The District says this makes the not-for-profit stewards a magnet for external grants and future development opportunities. Over $30K in annual rental revenue is expected to return to Area E as a result.

“A large number of services currently run out of the Centre. Our competent and forward-looking staff, coupled with a host of valuable community volunteers, ensures continued growth. Promotion of the West Boundary, its opportunities and economic development are foremost in our minds,” said Patricia Henley, the president of the TTTBS, in a statement.

The Center has many perks, including free WiFi, electric vehicle charging stations, printing services and a board room.

It is also home to a visitor information centre, local artisan products, art and history books, Osoyoos Credit Union office, Boundary Invasive Species office, Boundary Family Services outreach, the Ministry of Children & Family Development, Boundary Women’s Coalition and much more.

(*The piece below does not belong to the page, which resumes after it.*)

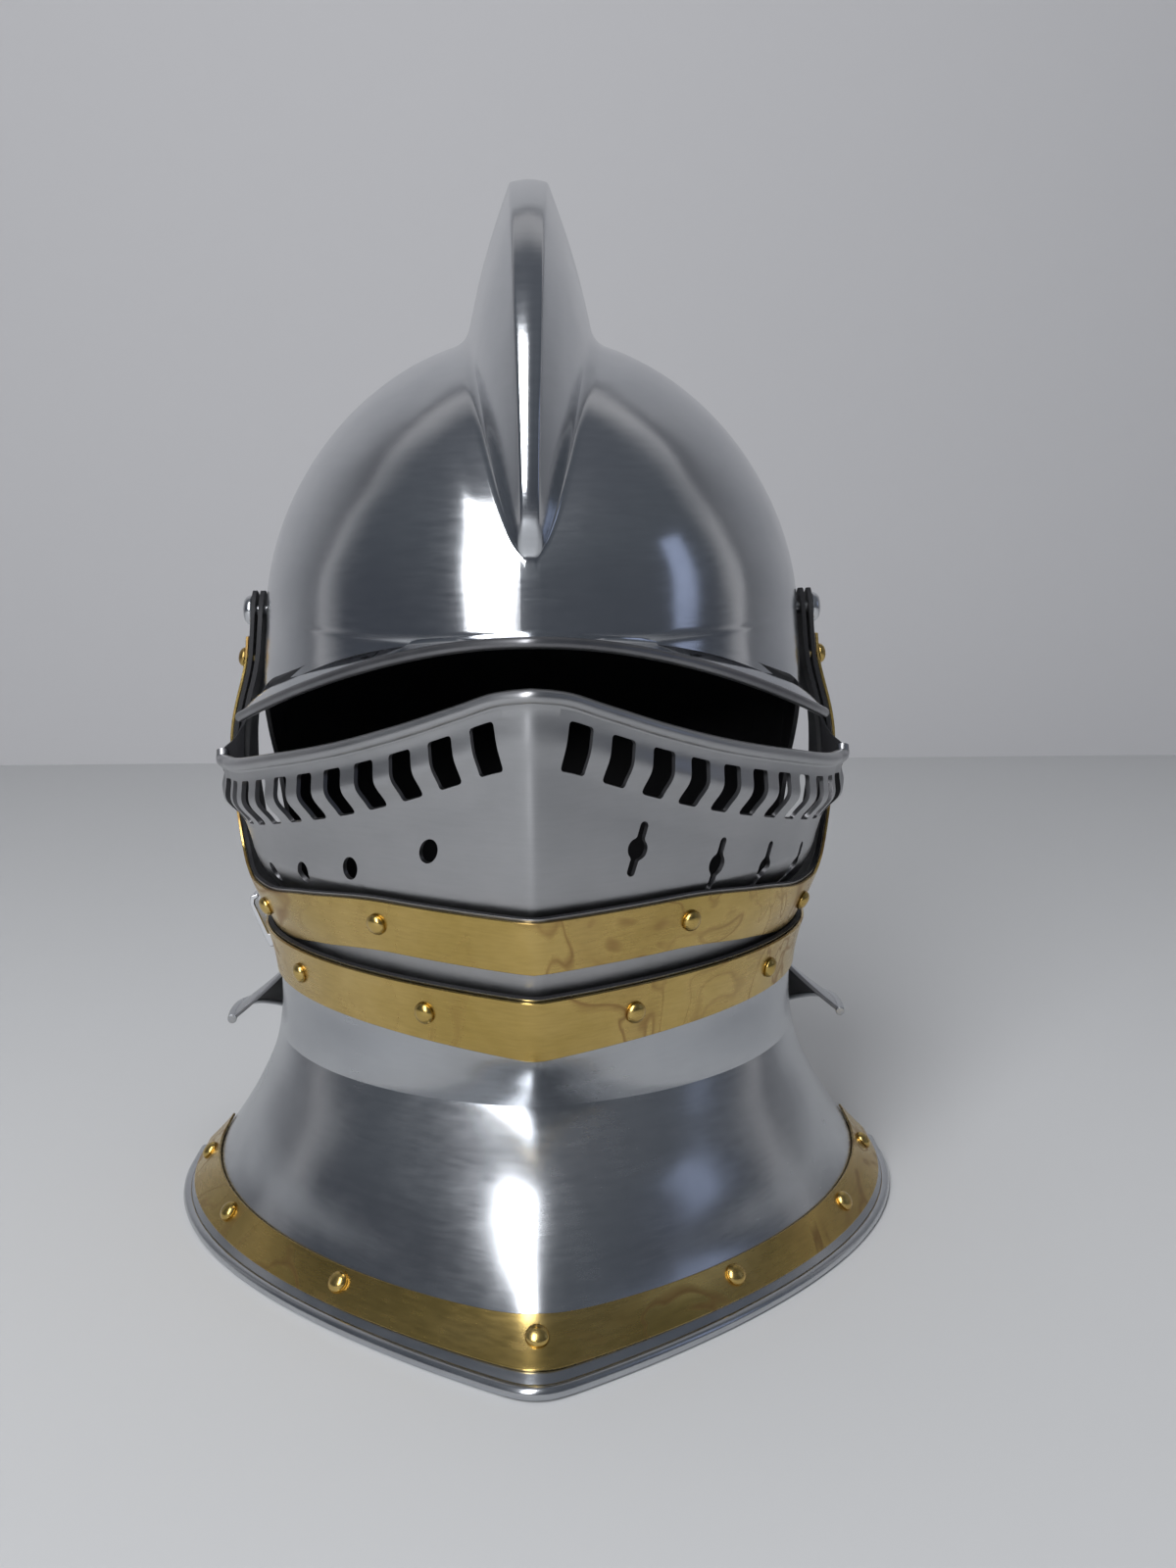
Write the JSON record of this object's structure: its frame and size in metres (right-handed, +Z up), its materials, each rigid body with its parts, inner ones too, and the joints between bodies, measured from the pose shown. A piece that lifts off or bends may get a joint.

“This is an exciting milestone for the West Boundary. I’m grateful to the Rock Creek Farmers’ Institute and Osoyoos Credit Union for taking the bold step to purchase the land back in 2018 and finance the construction,” said former Area E/West Boundary Director Vicki Gee.

Gee drove the move for the RDKB board to purchase the Center from its joint owners, which had formed a co-operative with the TTTBS and Boundary Family Service to lease and build the land.

“We had a vision for a community space that would be accessible daily to deliver free core services. Due to the intensive service focus of the Centre, it made sense that local government own it.”